Think Engineering Workshop on Networking. Organizers: Abigail Climacosa and Nicole Cheang. IEEE Speakers: Ana L. Gonzalez and Selyn Chen

Towards the end of January, Young Professionals partnered with SNC Lavalin to organize a meaningful workshop about Discrimination in the Workplace. During this workshop, a study case was presented, and a panel of 5 HR experts and leading female engineers commented on the actions and initiatives developed by companies to decrease the discrimination in the workplace, especially that affecting gender inclusion. Led by Sean Garrity (IEEE Vancouver Past-Chair), this workshop provided relevant insights on the importance of creating strong corporate policies to alleviate discrimination at different corporate levels, as well as the relevance of ingraining confidence, respect, and tolerance among the new generations.

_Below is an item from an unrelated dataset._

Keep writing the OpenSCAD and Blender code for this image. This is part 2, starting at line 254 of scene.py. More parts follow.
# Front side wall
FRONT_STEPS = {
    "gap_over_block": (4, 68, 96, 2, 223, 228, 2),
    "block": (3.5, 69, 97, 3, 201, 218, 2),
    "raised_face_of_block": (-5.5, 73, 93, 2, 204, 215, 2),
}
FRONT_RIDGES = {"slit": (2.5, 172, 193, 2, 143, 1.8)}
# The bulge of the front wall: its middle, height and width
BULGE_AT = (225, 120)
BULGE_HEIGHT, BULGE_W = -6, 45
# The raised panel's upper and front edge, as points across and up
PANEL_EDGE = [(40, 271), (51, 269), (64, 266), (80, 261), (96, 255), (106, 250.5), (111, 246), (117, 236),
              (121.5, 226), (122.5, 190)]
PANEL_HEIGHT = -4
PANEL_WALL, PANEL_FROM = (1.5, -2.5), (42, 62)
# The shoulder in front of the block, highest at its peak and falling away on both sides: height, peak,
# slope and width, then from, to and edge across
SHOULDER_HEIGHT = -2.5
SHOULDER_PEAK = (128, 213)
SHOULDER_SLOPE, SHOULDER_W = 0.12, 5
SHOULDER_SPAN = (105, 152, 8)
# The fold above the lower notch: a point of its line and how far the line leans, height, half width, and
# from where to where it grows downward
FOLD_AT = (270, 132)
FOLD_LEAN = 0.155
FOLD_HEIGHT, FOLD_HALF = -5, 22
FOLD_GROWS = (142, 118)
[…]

Discrimination in the Workplace Workshop. Moderator: Sean Garrity. Panelists: Andrea Casson, Roopa Somayji, Karen Lewis, Yasamin Houshmand, and Andrea Arduini

In an effort to bring IEEE and local industry closer, Young Professionals co-hosted the annual IEEE YP-WIE Networking event at Sierra Wireless on March 6th. During this event, over 20 attendees had the opportunity to learn more about this Vancouver-born, IoT pioneer company. From its presence worldwide, and different fields and applications that are taking advantage of its developments, to its corporate culture, the audience was able to better know this prominent wireless designer and manufacturer that is “… empowering business and industries to transform and thrive in the connected economy.” The networking event closed with a tour to the facility, showcasing its research and test laboratories, office spaces, and support center to the attendance.

IEEE YP-WIE Annual Networking @ Sierra Wireless. Speakers: Stefan Hockley, Ana L. Gonzalez, Selyn Chen, and Leanne Jhonson

In addition to these networking, community building, and professional development events, Young Professionals co-hosted the first workshop of the Blockchain Series on March 15th alongside Women in Engineering and the IEEE Special Interest Group on Blockchain. With the content designed by Chelsea Palmer, this was an introductory workshop to the blockchain computing platform and operating system, Ethereum, and the cryptocurrency Bitcoin. At the end of the event, Chelsea Palmer presented the IEEE Blockchain initiative, she also explained its relevance and impact in this world’s leading software platform for digital assets.

Blockchain Series Workshop #1. From top to bottom: Taylor Singleton-Fookes, Alex Salkeld, Chelsea Palmer, IEEE Region 7 Committee

All in all, IEEE Vancouver Young Professionals had developed and is continuously planning impact events to achieve its mandate of “helping young professionals evaluate their career goals, polish their professional image, and create the building blocks of a lifelong and diverse professional network,” being the 2018 Pacific Northwestern (PNW) YP Conference its biggest event. On August 4th, this will be the 2nd annual cross-section event between Portland, Seattle, Vancouver and Victoria Sections, which final purpose is “to expand borders for PNW Young Professionals and foster growth with relevant activities and discussions to Inspire, Enable, Empower, and Engage YPs.”